You only have one condition, that of the loop itself. This will predict that the loop will continue and only mis-predicts on the last iteration. This is optimal, compared with some if statement inside a loop that may variously take the true or false paths on different iterations. A mis-predicted branch is slow.

The loop can't do its superscalar magic and work ahead multiple iterations, though, since each iteration needs the value computed by the previous modulo operation. So, you may not use all the instruction-level parallelism that the CPU would be capable of.

That's where tricks to do multiple digits at a time would help. But, would it help enough to be worth the added complexity? I doubt it, especially since the number of iterations is relatively small. You could use Intel-supplied instruction analysis tools that show the pipeline stages, to see how much potential service you are missing. Naturally, that depends on the specific CPU too.

general notes

You are not "converting from decimal". The parameter is not a "decimal" value. It is a built-in integer as represented by the CPU registers. When you do a printf, it has to do a similar process as this to "convert" it to decimal digits! Thus, it clearly is not decimal to begin with.

You are formatting an integer as base-3.

dec = (int)dec / 3;
Here, you not only use a C-style cast, but you are casting to the type it already is! What's the point?
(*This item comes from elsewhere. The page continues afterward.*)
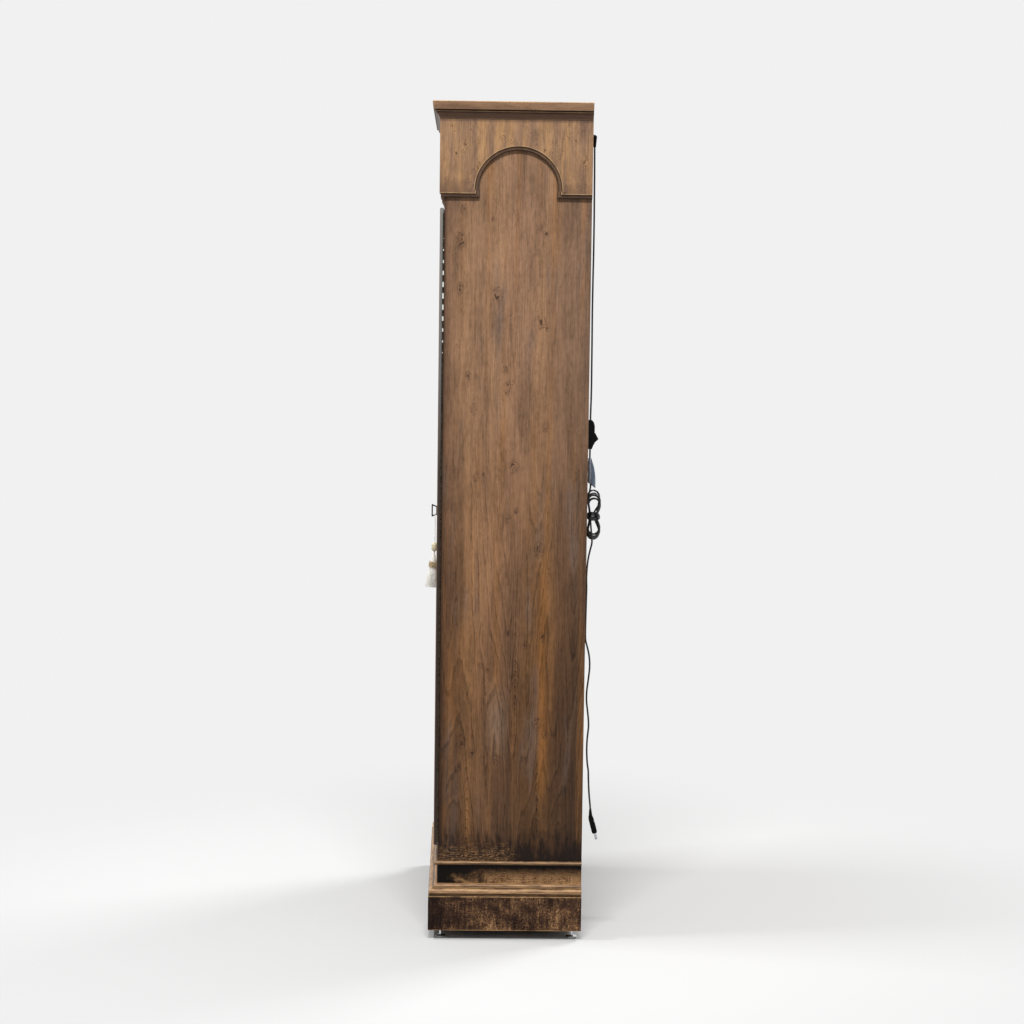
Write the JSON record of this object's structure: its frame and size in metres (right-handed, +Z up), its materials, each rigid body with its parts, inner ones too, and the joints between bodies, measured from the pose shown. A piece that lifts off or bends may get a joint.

const char* idigits[dim]  = { "00", "10", "20", "01", "11", "21", "02", "12", "22" };
const char* ldigit[dim]   = {   "",  "1",  "2", "01", "11", "21", "02", "12", "22" };

The const in these declarations refer to the character being pointed to, but there is no const on the variable itself. So, every time this function is called it will build the arrays with the pointers to constant character data. That contributes to the slow speed. Use constexpr for things like this.

Stop using printf in C++.

I have two methods to do the same thing:

You have two functions. The term "method" is often used casually to refer to member functions (or possibly just the virtual member functions; it's not a C++ term), but these are not member functions at all.